GIVEN REQUEST:
Exactly the lines between the line containing "bowl_glass();" and the line containing "return low, high", together with those two lines, are to be output.

#### PROVIDED DATA ####

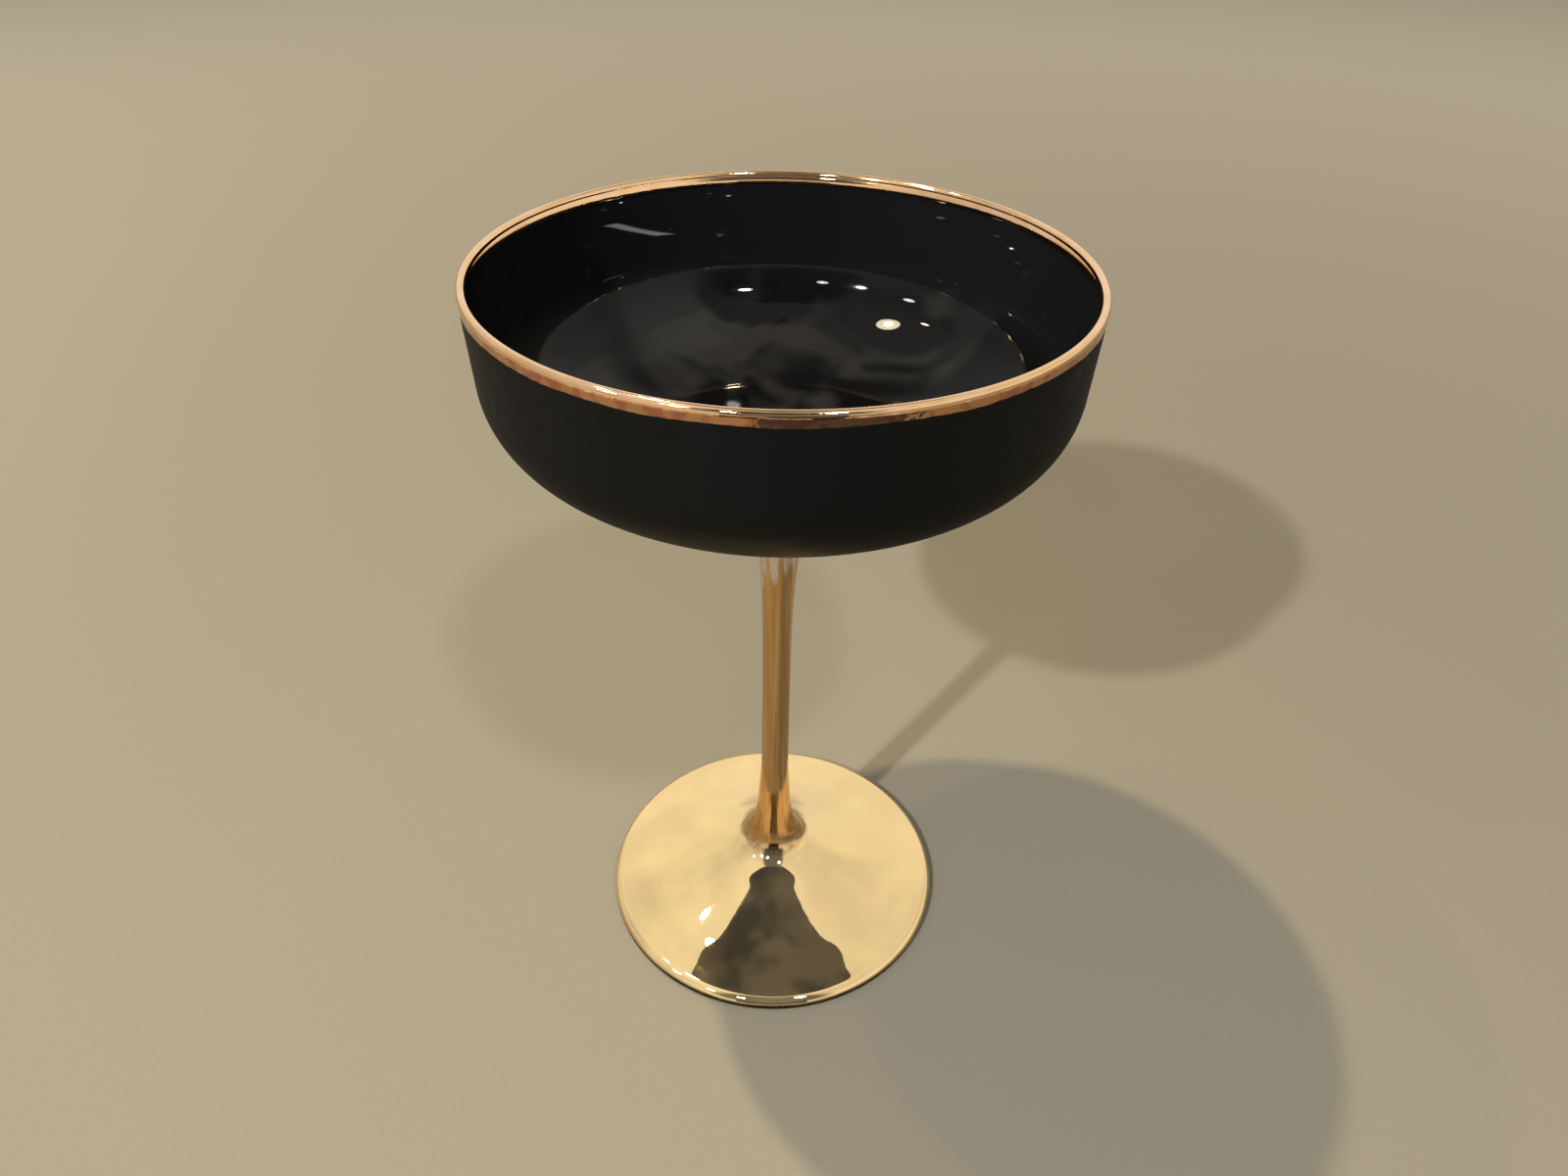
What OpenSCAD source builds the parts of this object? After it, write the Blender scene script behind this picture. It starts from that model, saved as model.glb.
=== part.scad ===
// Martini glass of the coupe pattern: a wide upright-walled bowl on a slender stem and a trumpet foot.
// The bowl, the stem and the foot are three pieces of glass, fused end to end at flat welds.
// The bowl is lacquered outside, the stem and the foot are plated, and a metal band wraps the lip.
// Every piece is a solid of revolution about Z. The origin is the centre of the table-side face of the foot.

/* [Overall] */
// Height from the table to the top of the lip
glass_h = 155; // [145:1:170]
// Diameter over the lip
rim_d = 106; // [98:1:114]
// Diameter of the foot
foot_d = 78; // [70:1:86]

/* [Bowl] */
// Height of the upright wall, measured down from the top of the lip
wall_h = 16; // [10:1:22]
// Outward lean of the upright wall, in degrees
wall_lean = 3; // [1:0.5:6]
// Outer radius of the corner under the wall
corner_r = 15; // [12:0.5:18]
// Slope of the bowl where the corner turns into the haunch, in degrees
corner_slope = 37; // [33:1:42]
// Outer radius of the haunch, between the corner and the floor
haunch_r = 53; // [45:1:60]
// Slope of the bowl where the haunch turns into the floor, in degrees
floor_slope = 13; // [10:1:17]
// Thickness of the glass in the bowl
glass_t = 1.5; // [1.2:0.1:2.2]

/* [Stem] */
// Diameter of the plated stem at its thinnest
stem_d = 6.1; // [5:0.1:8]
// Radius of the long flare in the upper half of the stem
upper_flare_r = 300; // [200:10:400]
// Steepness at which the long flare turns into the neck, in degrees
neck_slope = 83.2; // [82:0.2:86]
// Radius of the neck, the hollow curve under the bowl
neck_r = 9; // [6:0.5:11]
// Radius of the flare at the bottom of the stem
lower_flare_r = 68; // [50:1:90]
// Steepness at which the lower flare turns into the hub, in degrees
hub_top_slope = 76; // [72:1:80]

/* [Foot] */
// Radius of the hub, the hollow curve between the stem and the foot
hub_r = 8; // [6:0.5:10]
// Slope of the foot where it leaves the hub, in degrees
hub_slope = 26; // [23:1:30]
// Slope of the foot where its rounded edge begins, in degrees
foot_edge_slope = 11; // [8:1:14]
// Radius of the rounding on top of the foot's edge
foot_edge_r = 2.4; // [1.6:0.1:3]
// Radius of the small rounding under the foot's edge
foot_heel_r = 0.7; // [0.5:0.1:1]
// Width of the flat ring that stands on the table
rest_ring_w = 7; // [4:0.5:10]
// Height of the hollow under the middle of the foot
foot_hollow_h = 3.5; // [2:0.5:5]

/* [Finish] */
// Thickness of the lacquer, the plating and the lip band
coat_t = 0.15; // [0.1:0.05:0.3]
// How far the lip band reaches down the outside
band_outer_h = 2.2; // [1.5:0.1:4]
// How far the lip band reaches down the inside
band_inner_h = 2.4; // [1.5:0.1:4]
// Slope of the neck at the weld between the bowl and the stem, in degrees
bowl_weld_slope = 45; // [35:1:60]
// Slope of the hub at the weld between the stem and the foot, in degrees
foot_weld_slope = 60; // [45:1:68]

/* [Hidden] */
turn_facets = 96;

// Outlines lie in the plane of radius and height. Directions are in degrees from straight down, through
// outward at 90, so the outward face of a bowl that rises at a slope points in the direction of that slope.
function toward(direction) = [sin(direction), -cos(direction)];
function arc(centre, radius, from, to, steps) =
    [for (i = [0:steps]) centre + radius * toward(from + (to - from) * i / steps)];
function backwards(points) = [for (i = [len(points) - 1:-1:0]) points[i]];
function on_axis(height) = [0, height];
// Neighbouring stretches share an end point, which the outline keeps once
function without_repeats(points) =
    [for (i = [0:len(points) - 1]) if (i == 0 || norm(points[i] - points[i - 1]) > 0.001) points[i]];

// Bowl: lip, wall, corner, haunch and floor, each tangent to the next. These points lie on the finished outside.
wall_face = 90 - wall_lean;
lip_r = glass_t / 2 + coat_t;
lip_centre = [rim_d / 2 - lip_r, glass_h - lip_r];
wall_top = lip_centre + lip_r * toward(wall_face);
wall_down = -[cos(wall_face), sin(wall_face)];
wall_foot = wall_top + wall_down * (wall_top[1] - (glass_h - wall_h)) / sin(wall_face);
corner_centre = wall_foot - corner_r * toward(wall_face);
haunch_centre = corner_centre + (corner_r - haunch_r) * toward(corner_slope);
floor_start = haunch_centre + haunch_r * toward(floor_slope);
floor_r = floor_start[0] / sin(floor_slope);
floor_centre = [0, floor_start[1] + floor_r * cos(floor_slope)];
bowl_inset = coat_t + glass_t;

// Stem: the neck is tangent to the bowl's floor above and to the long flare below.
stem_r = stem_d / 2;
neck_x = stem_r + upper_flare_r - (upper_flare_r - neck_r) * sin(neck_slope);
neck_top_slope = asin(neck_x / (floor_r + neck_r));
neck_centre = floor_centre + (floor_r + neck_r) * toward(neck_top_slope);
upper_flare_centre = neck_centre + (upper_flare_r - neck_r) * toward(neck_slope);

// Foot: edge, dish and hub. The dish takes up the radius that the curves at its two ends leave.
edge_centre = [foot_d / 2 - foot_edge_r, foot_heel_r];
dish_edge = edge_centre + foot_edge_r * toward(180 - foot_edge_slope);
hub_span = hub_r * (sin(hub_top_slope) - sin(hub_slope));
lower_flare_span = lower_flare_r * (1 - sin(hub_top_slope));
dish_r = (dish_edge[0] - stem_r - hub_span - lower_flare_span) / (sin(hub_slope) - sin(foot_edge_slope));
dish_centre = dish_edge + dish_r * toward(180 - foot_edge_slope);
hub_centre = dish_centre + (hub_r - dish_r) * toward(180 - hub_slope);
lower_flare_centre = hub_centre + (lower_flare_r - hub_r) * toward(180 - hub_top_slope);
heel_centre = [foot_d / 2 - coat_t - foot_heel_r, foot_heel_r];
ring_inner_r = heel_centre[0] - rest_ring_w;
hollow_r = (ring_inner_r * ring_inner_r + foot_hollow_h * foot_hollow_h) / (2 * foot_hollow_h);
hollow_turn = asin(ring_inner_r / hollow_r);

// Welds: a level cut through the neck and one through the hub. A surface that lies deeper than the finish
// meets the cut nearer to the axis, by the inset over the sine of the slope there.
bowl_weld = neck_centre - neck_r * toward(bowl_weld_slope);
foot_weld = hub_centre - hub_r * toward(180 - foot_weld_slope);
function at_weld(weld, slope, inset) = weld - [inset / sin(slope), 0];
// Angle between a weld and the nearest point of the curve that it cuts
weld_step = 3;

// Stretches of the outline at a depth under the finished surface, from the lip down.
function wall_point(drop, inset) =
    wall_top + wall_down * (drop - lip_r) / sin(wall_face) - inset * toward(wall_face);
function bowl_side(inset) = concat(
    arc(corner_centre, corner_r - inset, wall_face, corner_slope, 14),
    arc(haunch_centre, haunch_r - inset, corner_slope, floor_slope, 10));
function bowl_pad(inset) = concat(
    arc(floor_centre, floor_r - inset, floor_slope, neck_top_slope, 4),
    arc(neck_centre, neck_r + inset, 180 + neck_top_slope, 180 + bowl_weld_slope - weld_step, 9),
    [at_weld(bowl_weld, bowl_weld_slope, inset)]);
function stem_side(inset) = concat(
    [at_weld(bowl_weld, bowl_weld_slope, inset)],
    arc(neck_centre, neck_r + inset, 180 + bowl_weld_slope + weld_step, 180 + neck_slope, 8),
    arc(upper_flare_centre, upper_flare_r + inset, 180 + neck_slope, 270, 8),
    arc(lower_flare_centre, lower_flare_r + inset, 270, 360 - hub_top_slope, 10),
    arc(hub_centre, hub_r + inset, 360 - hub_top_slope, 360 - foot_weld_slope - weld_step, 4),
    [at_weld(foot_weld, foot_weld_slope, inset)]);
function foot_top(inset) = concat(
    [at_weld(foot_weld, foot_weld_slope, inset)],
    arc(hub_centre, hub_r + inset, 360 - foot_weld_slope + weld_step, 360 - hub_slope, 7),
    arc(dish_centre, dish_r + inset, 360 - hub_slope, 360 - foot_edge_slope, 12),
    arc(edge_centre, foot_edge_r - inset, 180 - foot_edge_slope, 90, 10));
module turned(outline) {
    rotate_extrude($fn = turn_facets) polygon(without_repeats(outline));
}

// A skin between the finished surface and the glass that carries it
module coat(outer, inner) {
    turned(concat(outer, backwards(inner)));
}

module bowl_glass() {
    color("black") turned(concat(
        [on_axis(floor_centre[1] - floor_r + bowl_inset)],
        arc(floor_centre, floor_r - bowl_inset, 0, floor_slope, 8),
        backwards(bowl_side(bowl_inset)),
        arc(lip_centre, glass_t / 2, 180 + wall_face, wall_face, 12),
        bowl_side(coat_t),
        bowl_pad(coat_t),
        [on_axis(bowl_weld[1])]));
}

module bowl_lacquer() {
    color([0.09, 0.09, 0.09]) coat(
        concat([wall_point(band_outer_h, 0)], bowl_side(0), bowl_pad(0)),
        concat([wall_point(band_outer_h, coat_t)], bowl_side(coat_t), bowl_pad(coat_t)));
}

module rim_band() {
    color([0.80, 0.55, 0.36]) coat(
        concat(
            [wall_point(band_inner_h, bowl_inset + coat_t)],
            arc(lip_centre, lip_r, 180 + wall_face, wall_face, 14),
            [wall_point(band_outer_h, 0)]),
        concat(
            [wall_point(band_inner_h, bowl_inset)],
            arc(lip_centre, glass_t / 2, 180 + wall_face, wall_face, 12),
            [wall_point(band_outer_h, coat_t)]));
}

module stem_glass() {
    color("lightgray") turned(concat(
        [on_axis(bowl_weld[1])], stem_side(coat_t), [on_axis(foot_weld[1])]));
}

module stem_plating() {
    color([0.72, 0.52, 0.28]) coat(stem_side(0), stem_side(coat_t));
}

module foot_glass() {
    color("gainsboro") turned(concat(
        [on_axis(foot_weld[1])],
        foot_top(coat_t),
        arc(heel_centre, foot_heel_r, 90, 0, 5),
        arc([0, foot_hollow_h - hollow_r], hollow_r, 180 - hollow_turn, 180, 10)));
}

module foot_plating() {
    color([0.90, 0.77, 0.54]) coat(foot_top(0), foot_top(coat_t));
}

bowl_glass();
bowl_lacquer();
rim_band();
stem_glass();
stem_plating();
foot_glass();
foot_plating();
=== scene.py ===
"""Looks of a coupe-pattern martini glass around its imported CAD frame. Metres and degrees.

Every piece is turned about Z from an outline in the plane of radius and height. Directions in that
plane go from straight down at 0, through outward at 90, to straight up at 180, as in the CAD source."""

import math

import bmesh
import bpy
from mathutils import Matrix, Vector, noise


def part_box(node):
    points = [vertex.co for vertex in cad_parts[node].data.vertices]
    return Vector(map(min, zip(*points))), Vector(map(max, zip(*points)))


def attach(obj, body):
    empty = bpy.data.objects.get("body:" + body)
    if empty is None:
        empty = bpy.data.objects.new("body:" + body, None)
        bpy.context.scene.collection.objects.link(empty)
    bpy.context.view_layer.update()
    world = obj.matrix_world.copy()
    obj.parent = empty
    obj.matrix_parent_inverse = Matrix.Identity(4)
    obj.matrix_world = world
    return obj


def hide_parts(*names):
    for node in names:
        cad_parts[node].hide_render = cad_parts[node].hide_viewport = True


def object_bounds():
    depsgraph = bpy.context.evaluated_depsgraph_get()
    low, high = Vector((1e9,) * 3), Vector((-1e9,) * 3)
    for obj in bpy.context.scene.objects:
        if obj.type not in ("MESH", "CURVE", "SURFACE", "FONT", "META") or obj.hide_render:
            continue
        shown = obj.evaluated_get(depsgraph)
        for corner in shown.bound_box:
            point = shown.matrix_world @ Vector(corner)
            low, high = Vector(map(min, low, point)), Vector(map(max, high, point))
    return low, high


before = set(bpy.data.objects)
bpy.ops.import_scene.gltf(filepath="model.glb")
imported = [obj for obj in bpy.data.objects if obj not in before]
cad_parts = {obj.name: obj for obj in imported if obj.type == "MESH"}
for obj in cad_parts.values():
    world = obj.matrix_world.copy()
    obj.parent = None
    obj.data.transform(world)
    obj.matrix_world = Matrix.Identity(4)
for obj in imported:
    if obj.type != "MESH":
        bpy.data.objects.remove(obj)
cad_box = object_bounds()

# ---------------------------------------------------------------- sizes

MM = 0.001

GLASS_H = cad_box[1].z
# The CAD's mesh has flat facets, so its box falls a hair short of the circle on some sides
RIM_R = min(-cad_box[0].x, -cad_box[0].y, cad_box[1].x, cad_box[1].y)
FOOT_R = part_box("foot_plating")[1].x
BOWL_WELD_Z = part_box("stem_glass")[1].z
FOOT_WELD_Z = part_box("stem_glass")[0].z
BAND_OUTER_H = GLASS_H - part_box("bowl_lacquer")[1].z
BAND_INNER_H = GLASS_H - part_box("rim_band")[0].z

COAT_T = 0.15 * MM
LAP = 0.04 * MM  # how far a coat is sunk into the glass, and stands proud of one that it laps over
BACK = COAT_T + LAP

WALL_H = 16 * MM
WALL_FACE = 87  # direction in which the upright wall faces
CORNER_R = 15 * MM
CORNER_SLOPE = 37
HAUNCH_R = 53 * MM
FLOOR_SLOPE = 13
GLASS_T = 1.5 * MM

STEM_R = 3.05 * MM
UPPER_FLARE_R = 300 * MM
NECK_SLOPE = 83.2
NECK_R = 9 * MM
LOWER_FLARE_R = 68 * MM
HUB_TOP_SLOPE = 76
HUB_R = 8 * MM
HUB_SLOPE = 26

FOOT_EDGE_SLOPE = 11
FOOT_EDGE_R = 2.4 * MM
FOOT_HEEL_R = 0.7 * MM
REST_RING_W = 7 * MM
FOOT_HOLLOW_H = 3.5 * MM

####

WRITTEN SOLUTION:
bowl_glass();
bowl_lacquer();
rim_band();
stem_glass();
stem_plating();
foot_glass();
foot_plating();
=== scene.py ===
"""Looks of a coupe-pattern martini glass around its imported CAD frame. Metres and degrees.

Every piece is turned about Z from an outline in the plane of radius and height. Directions in that
plane go from straight down at 0, through outward at 90, to straight up at 180, as in the CAD source."""

import math

import bmesh
import bpy
from mathutils import Matrix, Vector, noise


def part_box(node):
    points = [vertex.co for vertex in cad_parts[node].data.vertices]
    return Vector(map(min, zip(*points))), Vector(map(max, zip(*points)))


def attach(obj, body):
    empty = bpy.data.objects.get("body:" + body)
    if empty is None:
        empty = bpy.data.objects.new("body:" + body, None)
        bpy.context.scene.collection.objects.link(empty)
    bpy.context.view_layer.update()
    world = obj.matrix_world.copy()
    obj.parent = empty
    obj.matrix_parent_inverse = Matrix.Identity(4)
    obj.matrix_world = world
    return obj


def hide_parts(*names):
    for node in names:
        cad_parts[node].hide_render = cad_parts[node].hide_viewport = True


def object_bounds():
    depsgraph = bpy.context.evaluated_depsgraph_get()
    low, high = Vector((1e9,) * 3), Vector((-1e9,) * 3)
    for obj in bpy.context.scene.objects:
        if obj.type not in ("MESH", "CURVE", "SURFACE", "FONT", "META") or obj.hide_render:
            continue
        shown = obj.evaluated_get(depsgraph)
        for corner in shown.bound_box:
            point = shown.matrix_world @ Vector(corner)
            low, high = Vector(map(min, low, point)), Vector(map(max, high, point))
    return low, high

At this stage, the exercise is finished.